Rather than trying to convince the legislature to appropriate emergency funding, the administration secured loans from the foundation. That way the previous property owners could be paid on time and the university could retain the titles by fulfilling the mortgages through the annual budget. Both areas have since become indelible pieces of the UW-Madison landscape.

The Arboretum and Picnic Point deals initiated the foundation’s transition from borrowing space and leasing offices to owning property and becoming a steward of the land. First, in 1948, WARF opened a three-story facility of its own on Walnut Street dedicated to larger business offices and an expanded control laboratory.

Then, in 1954 and 1956, WARF grew its land holdings further by acquiring a majority of the land in the Wisconsin Dells. The prior owners hoped to turn over their tourism businesses and property to an organization that would keep the Dells accessible to the public and prevent private development.5 WARF agreed to take on that responsibility with, as one of their managers put it, “the purpose of protecting the ‘natural beauty’ of the Upper and Lower Dells.”6

In the years that followed, as WARF navigated the tumult of the 60s and 70s, the foundation’s needs for physical space changed again.7 8 In 1969, the control laboratory became a wholly-owned subsidiary of WARF. Soon thereafter, its operations moved to Truax Field. After several sales and acquisitions, that location now holds the Madison branch of Covance Inc.
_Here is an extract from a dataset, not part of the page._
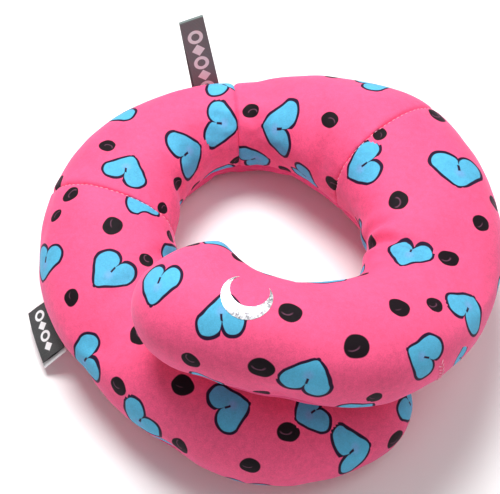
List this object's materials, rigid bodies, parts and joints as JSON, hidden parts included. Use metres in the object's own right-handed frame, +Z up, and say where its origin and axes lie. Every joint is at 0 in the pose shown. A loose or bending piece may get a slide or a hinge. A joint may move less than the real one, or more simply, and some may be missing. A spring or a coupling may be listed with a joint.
{
  "type": "neck pillow",
  "caption": "Wrap-around stuffed neck pillow: a soft tube round the neck whose two arms cross in front, one over the other, with a hang loop and side label.",
  "frame": {"origin": "middle of the neck opening, on the table", "axes": "+Z up, +Y towards the back of the neck, +X towards the right arm, which lies over the left one"},
  "size_m": [0.271, 0.278, 0.134],
  "materials": {
    "printed_velour": "soft short-pile velour, printed with hearts and dots",
    "plain_velour": "plain soft velour",
    "fibre_fill": "loose polyester fibre",
    "grey_ribbon": "grosgrain tape",
    "black_label": "woven satin label",
    "care_tape": "printed satin tape",
    "silver_foil": "crackled silver transfer foil",
    "thread": "polyester thread"
  },
  "bodies": {
    "back": {"back_left_panel": "printed_velour", "back_right_panel": "printed_velour", "back_base": "plain_velour", "back_fill": "fibre_fill"},
    "left_arm": {"left_arm_panel": "printed_velour", "left_arm_base": "plain_velour", "left_arm_fill": "fibre_fill"},
    "left_tip": {"left_tip_panel": "printed_velour", "left_tip_base": "plain_velour", "left_tip_fill": "fibre_fill"},
    "right_arm": {"right_arm_panel": "printed_velour", "right_arm_base": "plain_velour", "right_arm_fill": "fibre_fill"},
    "right_tip": {"right_tip_panel": "printed_velour", "right_tip_base": "plain_velour", "right_tip_fill": "fibre_fill", "foil_moon": "silver_foil", "closing_stitch": "thread"},
    "hang_loop": {"hang_loop": "grey_ribbon"},
    "labels": {"side_label": "black_label", "care_label": "care_tape"}
  },
  "joints": [
    {"name": "left_shoulder", "type": "hinge", "parent": "back", "child": "left_arm", "pos_m": [-0.1169, 0.0521, 0.03], "axis": [0, 0, -1], "range_deg": [0, 25], "stiffness_Nm_per_rad": 0.5},
    {"name": "left_bend", "type": "hinge", "parent": "left_arm", "child": "left_tip", "pos_m": [-0.0972, -0.0706, 0.03], "axis": [0, 0, -1], "range_deg": [0, 20], "stiffness_Nm_per_rad": 0.4},
    {"name": "right_shoulder", "type": "hinge", "parent": "back", "child": "right_arm", "pos_m": [0.1202, 0.0751, 0.04], "axis": [0, 0, 1], "range_deg": [0, 25], "stiffness_Nm_per_rad": 0.5},
    {"name": "right_bend", "type": "hinge", "parent": "right_arm", "child": "right_tip", "pos_m": [0.1258, -0.0669, 0.06], "axis": [0, 0, 1], "range_deg": [0, 20], "stiffness_Nm_per_rad": 0.4},
    {"name": "loop_flap", "type": "hinge", "parent": "back", "child": "hang_loop", "pos_m": [-0.0139, 0.1221, 0.0161], "axis": [0.9853, 0.1377, 0.1014], "range_deg": [-75, 3], "stiffness_Nm_per_rad": 0.004},
    {"name": "label_flap", "type": "hinge", "parent": "left_arm", "child": "labels", "pos_m": [-0.1149, -0.0255, 0.0181], "axis": [0.2164, -0.9763, 0], "range_deg": [-15, 15], "stiffness_Nm_per_rad": 0.001}
  ]
}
With much of their existing facilities no longer in use and soon to become outdated, the board began looking to modernize the foundation’s headquarters. For that purpose, they executed a land swap that gave the old WARF headquarters to the Forest Products Laboratory, while WARF acquired the lot on the corner of Walnut Street and Observatory Drive. The foundation’s new property became home to a 14-story, triangular skyscraper.

For the first 30 years of the new WARF building’s existence, the university rented out the bottom floors for surge space, meaning departments and programs could relocate there on a temporary basis while transitioning to new locations. Foundation staff occupied the conference rooms and offices on the top floors.

The surge space leases marked the peak of WARF’s real estate holdings. At the end of the original contract in 2001, the foundation donated its new building to the university, on the condition that the foundation could occupy the top floors in perpetuity. Shortly thereafter, WARF sold the last of its land in the Dells to the Wisconsin Department of Natural Resources.

With no land of its own, WARF once again became a tenant of the university, but the foundation’s exit from property ownership would only last a few years. In 2004, WARF trustee John Morgridge and his wife, Tashia, approached Managing Director Carl Gulbrandsen with a proposal to form a nonprofit research institute attached to the UW-Madison campus. They hoped to bring to Madison, Wis., the same groundbreaking level of interdisciplinary research that the Bio-X Program, located in the Clark Center at Stanford, had brought to Palo Alto, Calif.9

That same year, Governor Jim Doyle, looking to keep Wisconsin competitive in a high tech economy, announced a major initiative to fund a university biotechnology center.10 After a period of public debate and project development, the Morgridges persuaded the Governor to bring their two projects together under one roof. In their view, the breadth of a public university combined with the streamlined organization of a private institute would, as the Morgridge Institute describes it today, “leverag[e] our collective strengths in research and education.”11

By the time the Discovery Building opened in 2010, the brick and mortar relationship between WARF and UW-Madison had come full circle – from sharing offices in Bascom Hall to joint ownership of an experimental public-private space. In 2015, an estimated 100,000 people from campus and the community will visit the Discovery Building to take part in scientific and educational programs. They become just the latest participants in an historic, nine decade partnership set to continue well into the future.